> Recorded data:
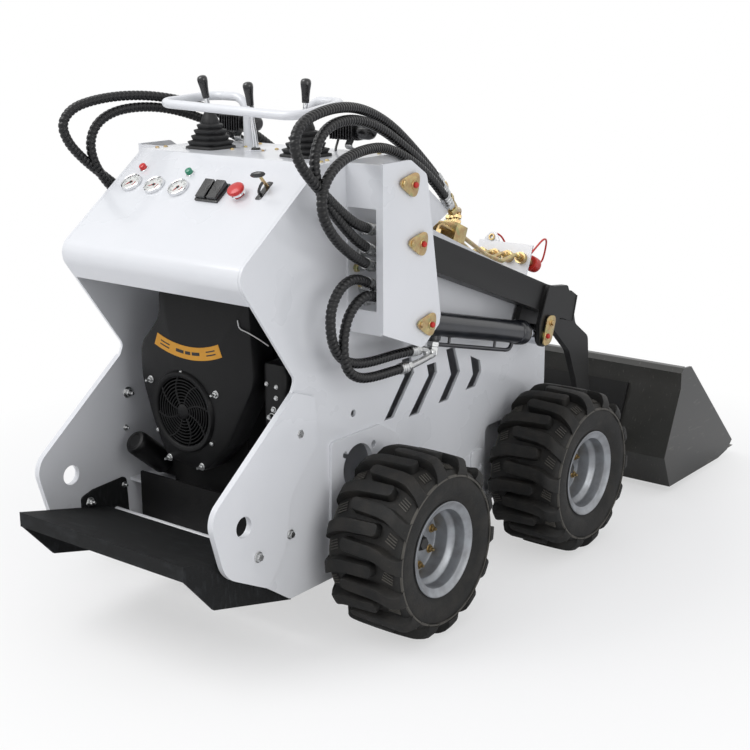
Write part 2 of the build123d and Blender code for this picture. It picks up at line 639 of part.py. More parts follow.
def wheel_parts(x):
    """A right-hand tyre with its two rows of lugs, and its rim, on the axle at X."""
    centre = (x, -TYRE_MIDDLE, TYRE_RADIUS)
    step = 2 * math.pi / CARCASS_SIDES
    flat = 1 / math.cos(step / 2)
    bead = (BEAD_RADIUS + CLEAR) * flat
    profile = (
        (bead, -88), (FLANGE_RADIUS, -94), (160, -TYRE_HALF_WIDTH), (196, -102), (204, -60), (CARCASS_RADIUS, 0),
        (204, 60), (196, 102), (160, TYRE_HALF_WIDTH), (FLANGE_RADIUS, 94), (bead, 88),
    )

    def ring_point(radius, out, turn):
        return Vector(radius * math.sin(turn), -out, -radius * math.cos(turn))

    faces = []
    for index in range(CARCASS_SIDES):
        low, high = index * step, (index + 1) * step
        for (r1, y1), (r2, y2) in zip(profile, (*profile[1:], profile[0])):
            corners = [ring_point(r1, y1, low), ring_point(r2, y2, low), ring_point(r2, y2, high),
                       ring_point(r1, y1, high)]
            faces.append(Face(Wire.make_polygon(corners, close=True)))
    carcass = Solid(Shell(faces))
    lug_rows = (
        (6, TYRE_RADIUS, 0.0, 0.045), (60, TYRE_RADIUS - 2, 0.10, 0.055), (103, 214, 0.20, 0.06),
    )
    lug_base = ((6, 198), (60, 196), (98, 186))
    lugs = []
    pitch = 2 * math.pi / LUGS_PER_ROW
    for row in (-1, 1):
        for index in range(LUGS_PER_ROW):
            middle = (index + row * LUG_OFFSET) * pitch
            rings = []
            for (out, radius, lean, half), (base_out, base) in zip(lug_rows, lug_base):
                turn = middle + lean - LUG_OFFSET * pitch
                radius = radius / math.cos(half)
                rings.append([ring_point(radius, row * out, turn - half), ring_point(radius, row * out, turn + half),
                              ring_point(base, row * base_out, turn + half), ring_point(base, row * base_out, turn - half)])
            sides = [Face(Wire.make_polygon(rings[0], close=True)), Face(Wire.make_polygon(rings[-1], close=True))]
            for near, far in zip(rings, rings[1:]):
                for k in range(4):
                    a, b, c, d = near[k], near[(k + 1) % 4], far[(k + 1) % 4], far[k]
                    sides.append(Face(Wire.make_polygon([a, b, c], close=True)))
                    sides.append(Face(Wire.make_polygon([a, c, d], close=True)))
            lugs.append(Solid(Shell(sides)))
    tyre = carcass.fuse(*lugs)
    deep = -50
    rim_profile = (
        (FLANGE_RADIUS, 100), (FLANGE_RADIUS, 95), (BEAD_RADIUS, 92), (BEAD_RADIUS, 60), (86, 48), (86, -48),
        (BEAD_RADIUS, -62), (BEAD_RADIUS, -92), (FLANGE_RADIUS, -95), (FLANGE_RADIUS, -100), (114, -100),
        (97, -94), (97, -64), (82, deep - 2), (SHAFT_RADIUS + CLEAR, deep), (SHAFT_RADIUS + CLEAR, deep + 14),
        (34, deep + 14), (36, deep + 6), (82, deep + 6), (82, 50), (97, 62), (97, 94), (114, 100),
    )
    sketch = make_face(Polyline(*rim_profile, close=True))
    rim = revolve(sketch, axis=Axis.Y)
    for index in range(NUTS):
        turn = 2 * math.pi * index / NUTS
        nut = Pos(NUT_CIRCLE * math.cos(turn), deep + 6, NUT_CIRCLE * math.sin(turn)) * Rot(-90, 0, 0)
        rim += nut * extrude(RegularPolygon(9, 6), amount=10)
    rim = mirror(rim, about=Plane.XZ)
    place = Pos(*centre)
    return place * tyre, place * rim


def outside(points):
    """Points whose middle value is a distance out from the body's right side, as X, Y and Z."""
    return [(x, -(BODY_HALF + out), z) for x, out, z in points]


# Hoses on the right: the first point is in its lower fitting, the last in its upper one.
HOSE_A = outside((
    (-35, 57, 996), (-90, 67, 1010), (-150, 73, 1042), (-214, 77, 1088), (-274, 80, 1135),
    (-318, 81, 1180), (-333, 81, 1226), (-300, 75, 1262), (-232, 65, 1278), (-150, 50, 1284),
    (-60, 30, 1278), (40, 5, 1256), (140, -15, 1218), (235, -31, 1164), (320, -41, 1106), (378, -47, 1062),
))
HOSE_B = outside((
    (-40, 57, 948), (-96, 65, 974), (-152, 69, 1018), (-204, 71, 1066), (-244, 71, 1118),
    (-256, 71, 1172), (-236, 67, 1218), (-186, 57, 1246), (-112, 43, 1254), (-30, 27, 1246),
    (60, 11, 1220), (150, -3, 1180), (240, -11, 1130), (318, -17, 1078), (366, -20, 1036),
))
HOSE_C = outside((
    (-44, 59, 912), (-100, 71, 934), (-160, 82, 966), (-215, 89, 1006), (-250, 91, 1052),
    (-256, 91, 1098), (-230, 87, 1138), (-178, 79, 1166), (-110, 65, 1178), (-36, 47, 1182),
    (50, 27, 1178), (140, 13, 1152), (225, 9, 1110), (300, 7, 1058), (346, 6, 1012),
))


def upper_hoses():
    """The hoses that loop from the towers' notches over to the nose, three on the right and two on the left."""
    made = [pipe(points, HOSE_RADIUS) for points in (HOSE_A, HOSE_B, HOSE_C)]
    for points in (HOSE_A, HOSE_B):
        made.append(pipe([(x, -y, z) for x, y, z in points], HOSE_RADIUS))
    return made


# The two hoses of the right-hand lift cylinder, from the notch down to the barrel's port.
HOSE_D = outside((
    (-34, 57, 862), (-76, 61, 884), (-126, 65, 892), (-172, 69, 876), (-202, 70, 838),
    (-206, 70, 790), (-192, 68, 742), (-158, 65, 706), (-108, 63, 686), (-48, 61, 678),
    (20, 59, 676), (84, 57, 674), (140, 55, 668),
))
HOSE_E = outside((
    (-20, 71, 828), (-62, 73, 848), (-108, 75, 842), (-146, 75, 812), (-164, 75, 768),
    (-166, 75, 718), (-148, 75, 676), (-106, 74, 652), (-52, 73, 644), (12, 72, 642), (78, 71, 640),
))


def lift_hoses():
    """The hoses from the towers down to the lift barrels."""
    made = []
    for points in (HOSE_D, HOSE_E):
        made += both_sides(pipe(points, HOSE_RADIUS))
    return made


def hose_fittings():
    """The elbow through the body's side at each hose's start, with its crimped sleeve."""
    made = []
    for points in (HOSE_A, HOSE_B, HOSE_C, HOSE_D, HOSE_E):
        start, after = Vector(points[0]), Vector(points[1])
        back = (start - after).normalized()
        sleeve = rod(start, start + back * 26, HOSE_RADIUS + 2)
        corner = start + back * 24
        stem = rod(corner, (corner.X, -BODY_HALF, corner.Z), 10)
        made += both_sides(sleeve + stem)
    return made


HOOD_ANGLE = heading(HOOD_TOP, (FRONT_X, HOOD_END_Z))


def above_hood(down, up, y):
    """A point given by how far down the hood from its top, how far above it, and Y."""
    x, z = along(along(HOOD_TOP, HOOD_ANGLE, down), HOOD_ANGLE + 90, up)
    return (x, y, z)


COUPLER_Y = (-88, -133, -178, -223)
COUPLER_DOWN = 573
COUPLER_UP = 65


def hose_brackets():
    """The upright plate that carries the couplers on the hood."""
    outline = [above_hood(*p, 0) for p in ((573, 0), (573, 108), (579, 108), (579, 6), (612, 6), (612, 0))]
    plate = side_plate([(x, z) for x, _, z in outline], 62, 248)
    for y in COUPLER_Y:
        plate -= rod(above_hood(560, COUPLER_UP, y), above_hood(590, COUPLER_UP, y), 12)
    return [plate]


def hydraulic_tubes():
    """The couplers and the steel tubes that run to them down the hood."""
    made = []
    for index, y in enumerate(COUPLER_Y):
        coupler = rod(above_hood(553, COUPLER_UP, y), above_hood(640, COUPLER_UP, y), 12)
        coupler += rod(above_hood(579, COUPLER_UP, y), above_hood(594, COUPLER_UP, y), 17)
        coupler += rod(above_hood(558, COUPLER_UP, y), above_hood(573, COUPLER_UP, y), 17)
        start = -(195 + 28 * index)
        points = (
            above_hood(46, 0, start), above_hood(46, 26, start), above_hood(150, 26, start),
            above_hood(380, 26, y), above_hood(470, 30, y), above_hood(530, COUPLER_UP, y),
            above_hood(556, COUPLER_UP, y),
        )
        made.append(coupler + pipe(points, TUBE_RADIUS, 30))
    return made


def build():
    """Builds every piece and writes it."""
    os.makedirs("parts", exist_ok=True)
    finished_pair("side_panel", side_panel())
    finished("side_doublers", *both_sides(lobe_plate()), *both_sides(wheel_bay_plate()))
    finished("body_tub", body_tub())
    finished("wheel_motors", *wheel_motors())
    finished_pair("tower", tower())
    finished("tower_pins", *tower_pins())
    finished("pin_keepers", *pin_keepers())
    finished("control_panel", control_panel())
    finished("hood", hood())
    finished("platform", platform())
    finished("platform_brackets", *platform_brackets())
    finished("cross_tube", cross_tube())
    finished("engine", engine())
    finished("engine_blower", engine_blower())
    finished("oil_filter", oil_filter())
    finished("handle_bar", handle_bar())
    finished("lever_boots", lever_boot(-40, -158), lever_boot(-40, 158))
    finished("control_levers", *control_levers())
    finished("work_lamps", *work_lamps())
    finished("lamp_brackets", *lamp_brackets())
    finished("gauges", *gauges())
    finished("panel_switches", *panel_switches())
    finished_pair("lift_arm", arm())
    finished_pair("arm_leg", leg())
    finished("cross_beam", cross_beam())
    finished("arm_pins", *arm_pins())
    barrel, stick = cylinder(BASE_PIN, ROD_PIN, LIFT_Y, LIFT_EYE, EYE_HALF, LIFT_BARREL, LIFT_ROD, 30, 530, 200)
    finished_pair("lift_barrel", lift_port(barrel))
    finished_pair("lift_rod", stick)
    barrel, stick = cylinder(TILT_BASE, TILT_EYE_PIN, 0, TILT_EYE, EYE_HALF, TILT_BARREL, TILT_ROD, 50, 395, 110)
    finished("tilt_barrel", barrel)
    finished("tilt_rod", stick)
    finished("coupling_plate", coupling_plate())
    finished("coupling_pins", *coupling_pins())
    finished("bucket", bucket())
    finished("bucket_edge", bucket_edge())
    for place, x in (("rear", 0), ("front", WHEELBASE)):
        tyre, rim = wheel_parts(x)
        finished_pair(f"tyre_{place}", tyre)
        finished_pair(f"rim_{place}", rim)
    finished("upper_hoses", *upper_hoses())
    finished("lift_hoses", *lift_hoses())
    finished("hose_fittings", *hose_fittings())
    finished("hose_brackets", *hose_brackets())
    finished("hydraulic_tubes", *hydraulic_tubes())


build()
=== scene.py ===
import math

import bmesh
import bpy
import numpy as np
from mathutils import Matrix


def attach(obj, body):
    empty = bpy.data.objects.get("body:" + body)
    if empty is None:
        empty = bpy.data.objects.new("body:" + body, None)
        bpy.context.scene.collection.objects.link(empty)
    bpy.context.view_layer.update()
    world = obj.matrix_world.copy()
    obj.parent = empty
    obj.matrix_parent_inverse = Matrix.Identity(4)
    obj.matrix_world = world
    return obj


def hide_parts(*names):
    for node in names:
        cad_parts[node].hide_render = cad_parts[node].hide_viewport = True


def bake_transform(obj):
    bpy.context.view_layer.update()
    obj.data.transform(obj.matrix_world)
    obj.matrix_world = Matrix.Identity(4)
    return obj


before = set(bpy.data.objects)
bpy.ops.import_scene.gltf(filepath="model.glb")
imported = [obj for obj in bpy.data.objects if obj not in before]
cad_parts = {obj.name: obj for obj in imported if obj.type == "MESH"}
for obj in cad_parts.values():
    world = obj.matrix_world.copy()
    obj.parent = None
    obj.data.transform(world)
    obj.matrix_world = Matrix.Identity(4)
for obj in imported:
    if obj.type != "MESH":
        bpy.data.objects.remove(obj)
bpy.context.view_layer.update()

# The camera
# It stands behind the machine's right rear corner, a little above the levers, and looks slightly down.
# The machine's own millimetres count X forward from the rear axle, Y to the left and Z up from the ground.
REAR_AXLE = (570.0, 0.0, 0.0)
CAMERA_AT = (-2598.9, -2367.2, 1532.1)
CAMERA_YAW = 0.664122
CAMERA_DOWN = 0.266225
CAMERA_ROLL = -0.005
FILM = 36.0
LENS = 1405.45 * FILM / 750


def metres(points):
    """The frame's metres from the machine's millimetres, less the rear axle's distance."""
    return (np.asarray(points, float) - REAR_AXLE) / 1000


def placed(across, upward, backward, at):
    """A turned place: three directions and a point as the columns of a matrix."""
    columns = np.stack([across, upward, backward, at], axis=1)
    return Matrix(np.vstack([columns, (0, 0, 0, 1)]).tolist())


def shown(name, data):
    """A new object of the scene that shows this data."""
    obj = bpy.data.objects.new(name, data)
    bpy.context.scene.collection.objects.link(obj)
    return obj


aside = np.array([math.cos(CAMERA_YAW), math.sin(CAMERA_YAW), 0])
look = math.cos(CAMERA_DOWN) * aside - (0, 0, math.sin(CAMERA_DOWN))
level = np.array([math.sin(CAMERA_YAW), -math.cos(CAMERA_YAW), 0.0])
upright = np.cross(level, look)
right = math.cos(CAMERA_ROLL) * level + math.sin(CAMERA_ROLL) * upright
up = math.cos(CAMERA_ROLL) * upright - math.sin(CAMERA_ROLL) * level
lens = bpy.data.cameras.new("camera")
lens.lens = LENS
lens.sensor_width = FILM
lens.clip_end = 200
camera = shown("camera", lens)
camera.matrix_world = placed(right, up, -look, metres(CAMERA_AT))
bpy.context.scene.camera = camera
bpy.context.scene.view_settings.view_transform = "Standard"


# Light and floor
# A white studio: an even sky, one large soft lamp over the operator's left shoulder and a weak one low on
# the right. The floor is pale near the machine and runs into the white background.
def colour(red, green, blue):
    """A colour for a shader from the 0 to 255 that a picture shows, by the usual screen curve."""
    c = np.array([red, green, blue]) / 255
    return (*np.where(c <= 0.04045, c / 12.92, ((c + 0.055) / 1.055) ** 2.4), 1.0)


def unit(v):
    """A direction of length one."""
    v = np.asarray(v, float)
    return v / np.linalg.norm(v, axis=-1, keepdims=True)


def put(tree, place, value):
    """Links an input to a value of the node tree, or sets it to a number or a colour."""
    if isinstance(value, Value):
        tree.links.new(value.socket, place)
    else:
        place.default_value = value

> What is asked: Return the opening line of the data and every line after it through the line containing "return Vector(radius *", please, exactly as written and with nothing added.

> Exercise answer:
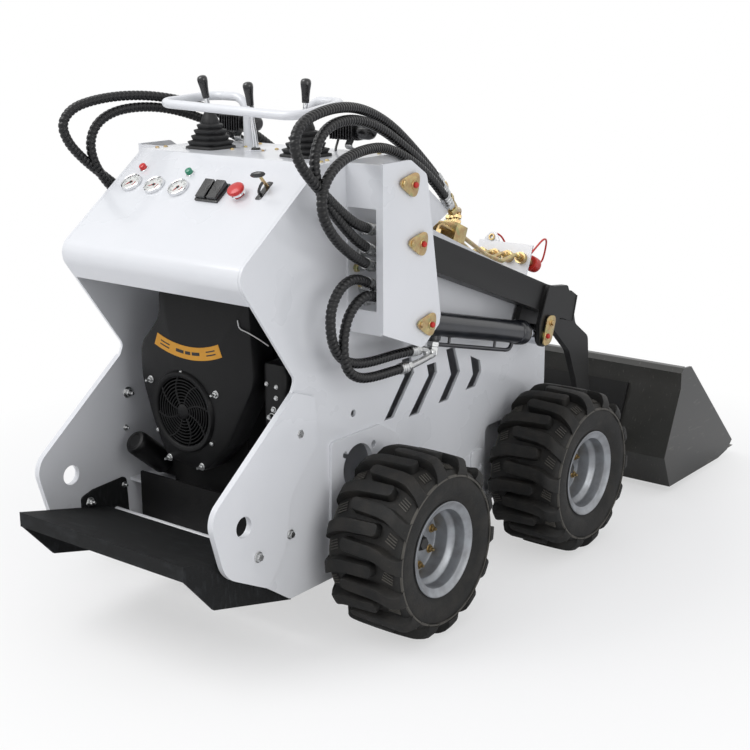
Write part 2 of the build123d and Blender code for this picture. It picks up at line 639 of part.py. More parts follow.
def wheel_parts(x):
    """A right-hand tyre with its two rows of lugs, and its rim, on the axle at X."""
    centre = (x, -TYRE_MIDDLE, TYRE_RADIUS)
    step = 2 * math.pi / CARCASS_SIDES
    flat = 1 / math.cos(step / 2)
    bead = (BEAD_RADIUS + CLEAR) * flat
    profile = (
        (bead, -88), (FLANGE_RADIUS, -94), (160, -TYRE_HALF_WIDTH), (196, -102), (204, -60), (CARCASS_RADIUS, 0),
        (204, 60), (196, 102), (160, TYRE_HALF_WIDTH), (FLANGE_RADIUS, 94), (bead, 88),
    )

    def ring_point(radius, out, turn):
        return Vector(radius * math.sin(turn), -out, -radius * math.cos(turn))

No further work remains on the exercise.